Kulübenin gücü

Galatasaray, Süper Lig'de son 15 maçını kazanmış, bu sezona da 4'te 4'le başlamış bir takım. Kâğıt üzerinde bakıldığında bu ligin üzerinde bir kadroya sahip oldukları gerçeğini kimse inkâr edemez. Ama unutmamak gerekiyor ki; futbol hâlâ sahada oynanıyor ve her maçı ciddiyetle kazanmanız gerekiyor. Eyüpspor karşısındaki ilk yarı bize bunu bir kez daha hatırlattı.

Açık konuşmak gerekirse Galatasaray'ın ilk 45 dakikası hayal kırıklığıydı. Düşük tempo, pozisyonsuzluk, üretkenlik sıkıntısı… Kapanan Eyüpspor savunmasını açmaya güç yetmedi. Sarı Kırmızılılar Osimhen'in yokluğunu çok net hissettiler.

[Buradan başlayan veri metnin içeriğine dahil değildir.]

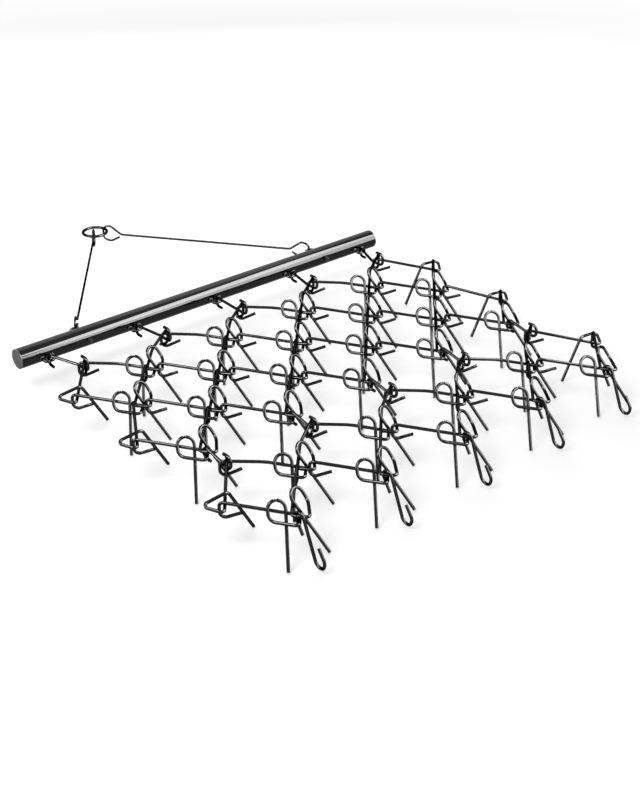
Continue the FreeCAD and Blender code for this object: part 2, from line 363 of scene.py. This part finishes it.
def weldBead(centre, direction):
    bpy.ops.object.select_all(action="DESELECT")
    radius = beadSize["wireRadius"] + beadSize["outside"]
    bpy.ops.mesh.primitive_torus_add(major_segments=beadSize["segments"], minor_segments=beadSize["sides"],
                                     major_radius=radius, minor_radius=beadSize["bead"], location=(0, 0, 0))
    bead = bpy.context.active_object
    for vertex in bead.data.vertices:
        angle = math.atan2(vertex.co.y, vertex.co.x)
        swell = 1 + beadSize["rippleDepth"] / beadSize["bead"] * math.cos(beadSize["ripples"] * angle)
        core = Vector((math.cos(angle), math.sin(angle), 0)) * radius
        vertex.co = core + (vertex.co - core) * swell
    turn = Vector((0, 0, 1)).rotation_difference(direction).to_matrix().to_4x4()
    bead.data.transform(Matrix.Translation(centre) @ turn)
    bpy.ops.object.shade_smooth()
    return bead


beads = 0
for k in range(1, 6):
    low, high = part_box("rear_eye_%d" % k)
    middle = (low + high) / 2
    for side in (-1, 1):
        x = middle.x + side * ((high.x - low.x) / 2 - beadSize["wireRadius"])
        # the leg meets the tube on the line from the tube's axis to the eye's foot
        foot = Vector((x, high.y - beadSize["wireRadius"], low.z + beadSize["wireRadius"]))
        aim = (foot - Vector((x, barMid.y, barMid.z))).normalized()
        root = Vector((x, barMid.y, barMid.z)) + aim * (barRadius + beadSize["overTube"])
        beads += 1
        finishPiece(weldBead(root, aim), "eyeWeld%02d" % beads, "drawbar", "paintedWeld")
print("weld beads", beads)


def backgroundFactor(tree):
    # 1 for rays that see the backdrop straight on, in a reflection or through glass
    path = addNode(tree, "ShaderNodeLightPath")
    first = addNode(tree, "ShaderNodeMath", {"operation": "MAXIMUM"})
    tree.links.new(path.outputs["Is Camera Ray"], first.inputs[0])
    tree.links.new(path.outputs["Is Glossy Ray"], first.inputs[1])
    both = addNode(tree, "ShaderNodeMath", {"operation": "MAXIMUM"})
    tree.links.new(first.outputs[0], both.inputs[0])
    tree.links.new(path.outputs["Is Transmission Ray"], both.inputs[1])
    return both.outputs[0]


studio = {"floorSize": 60.0, "floorGap": 0.0005, "floorColour": "#c8c8c8", "floorLift": 0.575,
          "farLift": 0.95, "liftFrom": 2.2, "liftTo": 6.0, "worldLight": 0.3}

bpy.ops.mesh.primitive_plane_add(size=studio["floorSize"], location=(0, 0, cadBox[0].z - studio["floorGap"]))
floor = bpy.context.active_object
floor.name = "paleFloor"
floorPaint, tree = newMaterial("matWhitePaper")
matt = addNode(tree, "ShaderNodeBsdfDiffuse", {"Color": linear(studio["floorColour"])})
lift = addNode(tree, "ShaderNodeMath", {"operation": "MULTIPLY"})
tree.links.new(backgroundFactor(tree), lift.inputs[0])
away = addNode(tree, "ShaderNodeVectorMath", {"operation": "LENGTH"},
               {"Vector": addNode(tree, "ShaderNodeTexCoord").outputs["Object"]})
# the paper fades to the white of the studio well away from the part
fade = addNode(tree, "ShaderNodeMapRange",
               {"From Min": studio["liftFrom"], "From Max": studio["liftTo"],
                "To Min": studio["floorLift"], "To Max": studio["farLift"]},
               {"Value": away.outputs["Value"]})
tree.links.new(fade.outputs["Result"], lift.inputs[1])
glow = addNode(tree, "ShaderNodeEmission", {"Color": (1, 1, 1, 1)}, {"Strength": lift.outputs[0]})
both = addNode(tree, "ShaderNodeAddShader")
tree.links.new(matt.outputs[0], both.inputs[0])
tree.links.new(glow.outputs[0], both.inputs[1])
addNode(tree, "ShaderNodeOutputMaterial", None, {"Surface": both.outputs[0]})
floor.data.materials.append(floorPaint)

world = bpy.data.worlds.new("whiteStudio")
bpy.context.scene.world = world
world.use_nodes = True
tree = world.node_tree
tree.nodes.clear()
level = addNode(tree, "ShaderNodeMapRange", {"To Min": studio["worldLight"], "To Max": 1.0},
                {"Value": backgroundFactor(tree)})
sky = addNode(tree, "ShaderNodeBackground", {"Color": (1, 1, 1, 1)}, {"Strength": level.outputs["Result"]})
addNode(tree, "ShaderNodeOutputWorld", None, {"Surface": sky.outputs[0]})

# each lamp: centre, point it faces, width and height, watts
barPoint = Vector((0, barMid.y, barMid.z))
lamps = {
    "keySoftbox": {"at": (2.4, 0.6, 3.4), "to": (0, 0, 0), "size": (1.6, 1.6), "watts": 75},
    "backSoftbox": {"at": (-1.3, -1.9, 1.7), "to": (0, 0, 0), "size": (2.4, 2.6), "watts": 49},
    "upperStrip": {"at": (-1.20, 1.00, 1.75), "to": barPoint, "size": (2.0, 1.0), "watts": 200},
    "lowerStrip": {"at": (-1.25, 1.60, 0.85), "to": barPoint, "size": (2.0, 1.2), "watts": 150},
    "highGlint": {"at": (1.6, 0.9, 3.0), "to": (0, 0.4, 0), "size": (0.7, 0.7), "watts": 110},
    "sideGlint": {"at": (2.8, -0.8, 1.5), "to": (0, 0.4, 0), "size": (0.6, 1.2), "watts": 130},
}
glossOnly = ("upperStrip", "lowerStrip", "highGlint", "sideGlint")  # they show in reflections alone
for name, lamp in lamps.items():
    data = bpy.data.lights.new(name, "AREA")
    data.shape = "RECTANGLE"
    data.size, data.size_y = lamp["size"]
    data.energy = lamp["watts"]
    light = bpy.data.objects.new(name, data)
    bpy.context.scene.collection.objects.link(light)
    light.location = lamp["at"]
    light.rotation_euler = (Vector(lamp["to"]) - Vector(lamp["at"])).to_track_quat("-Z", "Y").to_euler()
    light.visible_diffuse = name not in glossOnly
print("floor and lamps")

shot = {"at": (1.9989, 2.6480, 1.7656), "to": (0.1631, 0.4566, 0.1127), "lens": 60.757, "sensor": 36.0}
cameraData = bpy.data.cameras.new("studioCamera")
cameraData.lens = shot["lens"]
cameraData.sensor_width = shot["sensor"]
camera = bpy.data.objects.new("studioCamera", cameraData)
bpy.context.scene.collection.objects.link(camera)
camera.location = shot["at"]
camera.rotation_euler = (Vector(shot["to"]) - Vector(shot["at"])).to_track_quat("-Z", "Y").to_euler()
bpy.context.scene.camera = camera
bpy.context.scene.view_settings.view_transform = "Standard"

Enerjisiyle rakibi yoran, savunma hattını dağıtan, koridorlar açan, sürekli tehdit oluşturan o agresif profil olmayınca takım bir anda durağanlaştı. Okan Buruk'un hazır olmayan Icardi ile başlaması da ayrı bir tartışma konusuydu. Icardi özel bir oyuncu, kabul. Ama ilk 11'de başlamak için hazır değildi. Belki Barış Alper tercihiyle oyunu başlasa maçı ilk yarıda koparabilirdi Buruk.

Yeni transferlere gelirsek… Uğurcan Çakır, milli maçlarda yediği gollerle eleştiriliyordu ama dünkü performansıyla "ben buradayım" dedi. Takım hücuma kalktığında Eyüpspor'un bulduğu boşluklarda kritik kurtarışlar yaptı. İlkay Gündoğan ise sanki yıllardır bu formayı giyiyor gibiydi. İlk maçında bile oyun aklıyla, temposuyla ve şutlarıyla fark yarattı. Onun varlığı, Galatasaray'ın orta sahadaki standardını bir üst seviyeye çıkaracak gibi görünüyor.

Eyüpspor'a da bir parantez açmak gerek. Selçuk Şahin'in planı ilk yarıda tuttu. Kanatları kapattı, savunma göbeğini kalabalık tuttu ve rakibini kilitledi. Ancak futbol bazen tek hamleyle değişiyor. O hamle de Barış Alper oldu. Oyuna girdi, tempoyu artırdı, direkten dönen şutuyla tribünleri ayağa kaldırdı ve rakip savunmanın direncini kırdı.